Também chama a atenção que, até o momento, os demais ministros do tribunal não foram acionados. As decisões não são do colegiado, mas sim do presidente Dias Toffoli e do relator Alexandre de Moraes. "É possível que estejam vendo coisas que a gente não sabe ou não consegue ver. Eles podem estar suspeitando que há um golpe em curso contra o tribunal e estão mostrando que vão reagir, ainda que seja inusitada do ponto de vista jurídica", especula Sundfeld. Ainda nesta terça, o Buzzfeed publicou que, segundo ministros ouvidos pelo portal, "advogados de Marcelo Odebrecht fizeram chegar ao STF a alegação de que houve pressão de procuradores para que ele apresentasse o nome de Toffoli em sua delação – mesmo sem envolvê-lo em crime". Além disso, o Buzzfeedinforma que ministros próximos a Toffoli creditam o desgaste que o presidente do STF vem sofrendo aos procuradores da Lava Jato, com objetivo de criar constrangimento diante de uma possível mudança na decisão que autoriza prisões em segunda instância. "Isso é muito grave", diz Machado.

Especialmente grave foi também a decisão de censurar a revista Crusoé, que apresentou uma reportagem na qual Toffoli era citado em uma delação como "amigo do amigo do meu pai". "Não estamos falando em fake news, mas sim de um documento que existe em determinado processo e que envolve determinadas autoridades. Se isso é verdadeiro ou não, só a investigação vai responder", diz Machado. Ela lembra que outros ministros foram citados em delações e conversas nos últimos anos, sem gerar censura de qualquer tipo. "Não é porque um delator cita algo que isso passa a ser verdade. Agora, a imprensa tem absoluto direito de reportar o que está acontecendo. A decisão de Alexandre de Moraes desconsidera a liberdade de imprensa, a importância do trabalho jornalístico e promove censura, sim. Não tem outra expressão para caracterizar isso, assim como a decisão de Fux de censurar a entrevistar a Lula", acrescenta.

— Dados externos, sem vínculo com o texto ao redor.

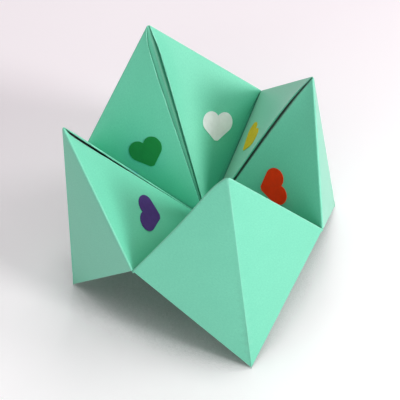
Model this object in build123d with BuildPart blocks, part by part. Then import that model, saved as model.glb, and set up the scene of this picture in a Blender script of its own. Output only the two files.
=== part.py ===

Machado ainda opina que a PGR apresenta uma postura “muito vacilante” com relação aos barulhentos procuradores da Lava Jato. Além disso, ainda existe o interesse de Dodge em ser reconduzida ao cargo pelo presidente Jair Bolsonaro. Assim, acredita ser “estranha” a nota da última sexta dizendo que a delação e os e-mails de Odebrecht citando Toffoli não existiam nos autos do processo. É o contrário do que diz o juiz federal Luiz Antonio Bonat, que nesta terça mandou retirar o sigilo da decisão que encaminhou os documentos para a PGR na última sexta, às 19h04 da noite.

A situação vai ficando ainda mais “esdrúxula” e “difícil de explicar” a partir do momento em que a PGR manda arquivar um inquérito que não está no âmbito da PGR, explica Machado. Para ela, foi a apresentação de uma posição pública. Já para Sundfeld, Dodge manifestou de maneira adequada sua visão, “dentro da ortodoxia de suas funções”.